Updating things on the Farm Bill, DairyBusiness Update (DBU) reports that a formal conference committee between the House and Senate to resolve differences between the two versions is on hold as House Republican leaders continue to strategize their next step on the bill's nutrition title, according to the National Association of State Departments of Agriculture.
With less than two weeks before Congress begins its August recess, House leaders have yet to unveil separate legislation dealing with the nutrition programs. While it would be possible to begin a conference without the House addressing them, it has been widely expected that House leaders would attempt to address those programs before appointing conferees, according to DBU.
The International Dairy Foods Association (IDFA) warned that a conference of the House and Senate versions of the Farm Bill seems unlikely until after the August recess. The Senate has officially asked that a conference committee be formed to negotiate the Farm Bill, noting that its version has significant differences from the House-passed bill. Senate Ag Committee Chair Debbie Stabenow, D-Mich., announced that the ratio of Senate Democrats to Republicans would be 7-5, but did not name the participants.
The National Milk Producers Federation (NMPF) and the U.S. Dairy Export Council (USDEC) applauded Vice President Joe Biden's remarks during a speech July 24 in India calling for expanded trade between India and the U.S. The vice president also pointed to the need to negotiate and work through barriers to market access, among other trade priorities.

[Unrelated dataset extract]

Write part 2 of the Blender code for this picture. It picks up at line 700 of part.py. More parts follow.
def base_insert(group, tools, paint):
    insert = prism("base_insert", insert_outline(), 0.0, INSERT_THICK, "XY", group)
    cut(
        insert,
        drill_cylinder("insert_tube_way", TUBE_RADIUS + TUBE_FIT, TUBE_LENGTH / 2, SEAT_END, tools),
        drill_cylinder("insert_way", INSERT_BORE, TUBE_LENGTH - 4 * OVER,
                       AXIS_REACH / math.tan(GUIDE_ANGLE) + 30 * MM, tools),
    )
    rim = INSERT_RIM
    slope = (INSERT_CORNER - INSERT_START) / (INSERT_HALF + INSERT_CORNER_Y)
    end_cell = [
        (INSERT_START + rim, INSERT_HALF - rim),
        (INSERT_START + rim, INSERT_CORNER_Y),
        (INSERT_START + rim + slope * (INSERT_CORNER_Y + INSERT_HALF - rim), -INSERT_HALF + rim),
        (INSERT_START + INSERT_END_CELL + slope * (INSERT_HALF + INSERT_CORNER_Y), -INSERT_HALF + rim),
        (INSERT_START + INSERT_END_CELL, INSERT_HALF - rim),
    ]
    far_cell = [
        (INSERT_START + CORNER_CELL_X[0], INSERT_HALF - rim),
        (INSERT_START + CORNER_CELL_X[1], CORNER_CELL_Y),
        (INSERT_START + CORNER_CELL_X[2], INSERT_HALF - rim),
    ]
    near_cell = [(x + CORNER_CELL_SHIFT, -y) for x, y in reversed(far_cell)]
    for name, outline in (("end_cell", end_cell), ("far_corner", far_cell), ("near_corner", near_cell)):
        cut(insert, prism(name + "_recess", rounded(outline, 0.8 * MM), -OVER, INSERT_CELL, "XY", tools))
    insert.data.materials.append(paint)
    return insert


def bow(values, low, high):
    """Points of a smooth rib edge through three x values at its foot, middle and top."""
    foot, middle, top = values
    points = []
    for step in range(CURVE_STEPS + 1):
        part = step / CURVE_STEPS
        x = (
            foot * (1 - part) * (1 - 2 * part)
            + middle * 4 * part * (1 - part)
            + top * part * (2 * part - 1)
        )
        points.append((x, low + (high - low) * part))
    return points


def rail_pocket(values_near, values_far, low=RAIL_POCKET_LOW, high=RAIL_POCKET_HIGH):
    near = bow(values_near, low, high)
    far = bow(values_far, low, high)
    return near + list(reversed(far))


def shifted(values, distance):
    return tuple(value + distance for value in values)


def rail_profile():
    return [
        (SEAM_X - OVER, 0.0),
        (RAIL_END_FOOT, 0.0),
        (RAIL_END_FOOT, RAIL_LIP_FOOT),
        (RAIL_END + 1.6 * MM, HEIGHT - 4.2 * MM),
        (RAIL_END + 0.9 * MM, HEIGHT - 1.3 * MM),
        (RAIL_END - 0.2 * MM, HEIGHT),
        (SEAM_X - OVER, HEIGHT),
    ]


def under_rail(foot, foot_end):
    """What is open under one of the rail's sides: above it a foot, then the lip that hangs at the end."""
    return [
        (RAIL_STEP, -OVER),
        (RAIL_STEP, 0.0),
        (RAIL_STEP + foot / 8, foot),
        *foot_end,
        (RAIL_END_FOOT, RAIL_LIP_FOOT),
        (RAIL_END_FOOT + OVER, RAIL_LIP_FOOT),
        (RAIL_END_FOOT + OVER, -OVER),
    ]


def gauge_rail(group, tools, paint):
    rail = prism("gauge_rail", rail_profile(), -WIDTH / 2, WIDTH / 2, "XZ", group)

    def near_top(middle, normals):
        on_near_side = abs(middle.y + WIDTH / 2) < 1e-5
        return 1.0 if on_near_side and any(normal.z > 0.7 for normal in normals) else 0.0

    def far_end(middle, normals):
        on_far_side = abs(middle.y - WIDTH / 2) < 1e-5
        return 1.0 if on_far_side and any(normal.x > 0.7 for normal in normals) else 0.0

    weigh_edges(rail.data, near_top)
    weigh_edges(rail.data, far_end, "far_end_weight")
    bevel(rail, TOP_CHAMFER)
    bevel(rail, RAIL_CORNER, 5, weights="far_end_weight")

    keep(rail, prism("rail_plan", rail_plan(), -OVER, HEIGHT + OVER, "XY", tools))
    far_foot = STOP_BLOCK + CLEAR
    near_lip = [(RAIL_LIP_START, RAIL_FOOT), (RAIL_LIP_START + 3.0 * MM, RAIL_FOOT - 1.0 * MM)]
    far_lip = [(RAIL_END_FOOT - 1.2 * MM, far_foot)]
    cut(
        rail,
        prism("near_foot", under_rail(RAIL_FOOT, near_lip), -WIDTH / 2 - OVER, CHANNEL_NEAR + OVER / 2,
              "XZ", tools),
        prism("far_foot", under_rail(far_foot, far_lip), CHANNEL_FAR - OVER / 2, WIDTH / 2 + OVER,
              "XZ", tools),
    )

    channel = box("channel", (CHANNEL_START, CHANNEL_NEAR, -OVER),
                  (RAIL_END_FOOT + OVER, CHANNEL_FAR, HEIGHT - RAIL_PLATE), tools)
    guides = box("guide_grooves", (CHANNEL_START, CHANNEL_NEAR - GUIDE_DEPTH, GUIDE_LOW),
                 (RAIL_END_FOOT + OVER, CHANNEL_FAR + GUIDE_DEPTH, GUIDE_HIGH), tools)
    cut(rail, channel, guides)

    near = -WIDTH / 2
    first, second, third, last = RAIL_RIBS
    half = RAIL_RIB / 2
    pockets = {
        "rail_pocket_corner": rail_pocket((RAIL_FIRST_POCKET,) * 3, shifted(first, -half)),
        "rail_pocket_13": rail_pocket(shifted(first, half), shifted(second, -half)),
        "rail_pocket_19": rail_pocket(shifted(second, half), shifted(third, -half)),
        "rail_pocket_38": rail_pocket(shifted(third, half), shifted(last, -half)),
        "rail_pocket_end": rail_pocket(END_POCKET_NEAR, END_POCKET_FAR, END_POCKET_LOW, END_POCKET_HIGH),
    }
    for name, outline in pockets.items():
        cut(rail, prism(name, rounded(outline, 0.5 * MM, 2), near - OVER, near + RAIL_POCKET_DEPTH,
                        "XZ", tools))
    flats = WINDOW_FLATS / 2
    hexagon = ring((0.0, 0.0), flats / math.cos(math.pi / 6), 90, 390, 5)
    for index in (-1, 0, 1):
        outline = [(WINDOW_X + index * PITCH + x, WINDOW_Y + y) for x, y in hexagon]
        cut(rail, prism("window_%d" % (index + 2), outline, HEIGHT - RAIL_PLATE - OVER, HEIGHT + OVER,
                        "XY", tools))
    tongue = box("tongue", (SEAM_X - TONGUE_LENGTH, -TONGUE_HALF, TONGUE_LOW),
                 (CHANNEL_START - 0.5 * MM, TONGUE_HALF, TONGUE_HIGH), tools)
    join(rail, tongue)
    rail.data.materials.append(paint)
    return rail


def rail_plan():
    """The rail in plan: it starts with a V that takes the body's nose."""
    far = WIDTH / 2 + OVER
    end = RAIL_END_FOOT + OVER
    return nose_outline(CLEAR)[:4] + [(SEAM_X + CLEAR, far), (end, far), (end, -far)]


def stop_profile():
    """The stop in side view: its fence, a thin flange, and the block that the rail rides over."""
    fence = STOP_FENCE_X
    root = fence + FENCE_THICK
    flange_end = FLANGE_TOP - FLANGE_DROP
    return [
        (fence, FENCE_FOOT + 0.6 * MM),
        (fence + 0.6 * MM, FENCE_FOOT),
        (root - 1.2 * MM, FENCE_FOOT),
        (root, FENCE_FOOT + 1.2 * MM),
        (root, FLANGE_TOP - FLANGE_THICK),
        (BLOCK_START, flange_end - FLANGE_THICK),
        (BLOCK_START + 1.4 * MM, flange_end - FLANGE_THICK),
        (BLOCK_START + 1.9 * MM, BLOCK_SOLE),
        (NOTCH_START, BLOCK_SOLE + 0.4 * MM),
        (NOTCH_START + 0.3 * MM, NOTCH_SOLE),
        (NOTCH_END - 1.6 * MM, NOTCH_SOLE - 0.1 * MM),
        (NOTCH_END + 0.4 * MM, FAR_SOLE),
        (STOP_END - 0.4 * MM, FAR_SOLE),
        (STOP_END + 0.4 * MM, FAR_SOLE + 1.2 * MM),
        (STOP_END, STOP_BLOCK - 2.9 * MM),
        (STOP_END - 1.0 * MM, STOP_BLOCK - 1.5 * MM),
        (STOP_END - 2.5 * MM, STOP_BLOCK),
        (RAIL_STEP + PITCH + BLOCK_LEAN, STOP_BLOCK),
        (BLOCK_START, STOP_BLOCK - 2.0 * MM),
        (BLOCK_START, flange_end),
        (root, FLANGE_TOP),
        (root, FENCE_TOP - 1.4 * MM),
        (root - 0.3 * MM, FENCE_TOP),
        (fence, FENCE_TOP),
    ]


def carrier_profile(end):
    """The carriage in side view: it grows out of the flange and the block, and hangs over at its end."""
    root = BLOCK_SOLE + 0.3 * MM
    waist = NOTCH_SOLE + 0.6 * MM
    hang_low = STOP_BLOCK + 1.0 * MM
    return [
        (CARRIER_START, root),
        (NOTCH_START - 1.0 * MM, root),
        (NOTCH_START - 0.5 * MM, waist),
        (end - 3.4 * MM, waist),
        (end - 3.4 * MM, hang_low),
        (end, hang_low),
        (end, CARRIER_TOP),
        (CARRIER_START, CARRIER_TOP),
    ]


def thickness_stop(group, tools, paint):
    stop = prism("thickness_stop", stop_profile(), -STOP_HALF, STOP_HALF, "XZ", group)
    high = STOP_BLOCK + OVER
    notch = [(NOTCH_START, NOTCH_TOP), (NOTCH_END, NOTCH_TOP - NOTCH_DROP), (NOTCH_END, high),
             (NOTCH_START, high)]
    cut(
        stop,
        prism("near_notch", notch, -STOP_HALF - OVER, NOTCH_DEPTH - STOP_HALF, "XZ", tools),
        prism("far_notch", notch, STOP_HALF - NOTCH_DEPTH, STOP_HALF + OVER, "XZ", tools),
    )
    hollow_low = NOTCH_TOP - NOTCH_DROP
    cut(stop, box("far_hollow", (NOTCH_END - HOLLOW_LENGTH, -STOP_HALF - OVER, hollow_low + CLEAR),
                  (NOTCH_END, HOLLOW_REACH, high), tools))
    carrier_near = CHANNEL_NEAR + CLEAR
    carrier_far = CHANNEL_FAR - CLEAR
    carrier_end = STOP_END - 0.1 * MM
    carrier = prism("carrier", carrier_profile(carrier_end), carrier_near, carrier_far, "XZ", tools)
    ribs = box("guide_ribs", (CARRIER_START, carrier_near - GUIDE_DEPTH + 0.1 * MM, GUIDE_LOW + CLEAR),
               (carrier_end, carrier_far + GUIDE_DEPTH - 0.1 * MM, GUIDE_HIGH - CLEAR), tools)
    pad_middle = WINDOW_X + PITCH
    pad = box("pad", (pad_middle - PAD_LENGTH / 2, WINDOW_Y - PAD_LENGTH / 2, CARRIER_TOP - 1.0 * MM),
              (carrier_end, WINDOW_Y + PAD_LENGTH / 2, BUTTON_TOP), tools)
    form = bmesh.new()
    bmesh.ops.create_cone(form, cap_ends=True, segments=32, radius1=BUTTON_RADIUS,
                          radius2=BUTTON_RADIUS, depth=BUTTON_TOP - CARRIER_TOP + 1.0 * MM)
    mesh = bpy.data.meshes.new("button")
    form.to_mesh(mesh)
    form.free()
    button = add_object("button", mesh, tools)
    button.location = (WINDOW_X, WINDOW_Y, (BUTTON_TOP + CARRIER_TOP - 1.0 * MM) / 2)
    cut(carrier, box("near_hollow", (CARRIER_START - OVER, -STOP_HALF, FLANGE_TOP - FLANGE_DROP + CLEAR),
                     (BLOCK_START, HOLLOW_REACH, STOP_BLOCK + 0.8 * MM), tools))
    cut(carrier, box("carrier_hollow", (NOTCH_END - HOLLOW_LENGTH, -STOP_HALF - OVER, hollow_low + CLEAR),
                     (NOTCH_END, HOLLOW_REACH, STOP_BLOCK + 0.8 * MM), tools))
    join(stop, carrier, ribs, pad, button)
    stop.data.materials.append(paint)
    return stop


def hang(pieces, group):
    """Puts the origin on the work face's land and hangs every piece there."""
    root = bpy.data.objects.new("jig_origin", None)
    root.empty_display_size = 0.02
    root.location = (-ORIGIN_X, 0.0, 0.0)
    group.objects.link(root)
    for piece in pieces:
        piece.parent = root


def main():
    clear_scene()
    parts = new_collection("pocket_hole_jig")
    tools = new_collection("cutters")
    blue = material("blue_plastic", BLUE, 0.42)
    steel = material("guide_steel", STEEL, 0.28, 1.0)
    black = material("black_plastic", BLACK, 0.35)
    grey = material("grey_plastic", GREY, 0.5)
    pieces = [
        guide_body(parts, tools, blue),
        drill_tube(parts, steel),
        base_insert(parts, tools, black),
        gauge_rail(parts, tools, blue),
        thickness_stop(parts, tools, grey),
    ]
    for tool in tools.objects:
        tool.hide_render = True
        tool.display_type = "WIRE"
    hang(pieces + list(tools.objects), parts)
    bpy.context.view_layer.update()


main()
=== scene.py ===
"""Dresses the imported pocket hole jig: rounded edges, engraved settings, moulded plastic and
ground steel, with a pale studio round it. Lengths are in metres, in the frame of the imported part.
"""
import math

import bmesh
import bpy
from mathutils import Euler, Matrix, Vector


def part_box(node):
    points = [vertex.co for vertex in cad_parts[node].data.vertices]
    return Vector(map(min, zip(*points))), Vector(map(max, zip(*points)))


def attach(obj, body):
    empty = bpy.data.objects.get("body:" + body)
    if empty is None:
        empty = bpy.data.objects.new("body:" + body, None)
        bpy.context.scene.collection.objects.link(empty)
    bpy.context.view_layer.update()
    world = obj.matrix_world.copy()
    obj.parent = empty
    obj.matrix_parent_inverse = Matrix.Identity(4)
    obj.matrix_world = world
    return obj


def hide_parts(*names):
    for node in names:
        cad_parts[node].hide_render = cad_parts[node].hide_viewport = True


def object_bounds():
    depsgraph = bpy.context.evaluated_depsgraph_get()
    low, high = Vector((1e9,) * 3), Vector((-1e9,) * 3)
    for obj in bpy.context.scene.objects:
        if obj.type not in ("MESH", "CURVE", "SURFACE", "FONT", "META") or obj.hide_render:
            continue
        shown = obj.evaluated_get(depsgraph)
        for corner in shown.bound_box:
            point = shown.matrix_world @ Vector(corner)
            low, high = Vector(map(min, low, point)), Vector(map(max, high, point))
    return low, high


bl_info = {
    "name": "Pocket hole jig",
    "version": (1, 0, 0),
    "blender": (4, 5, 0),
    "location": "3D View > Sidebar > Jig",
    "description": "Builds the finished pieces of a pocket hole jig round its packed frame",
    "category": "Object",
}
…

"For far too long, a wide range of U.S. dairy products have been effectively locked out of the Indian market without sound scientific justification," said Tom Suber, president of USDEC. "U.S. dairy products are sold in over 100 markets around the world and are well known for their high level of food safety. We look forward to renewed discussions with India on how to remove inappropriate barriers to market access for safe products."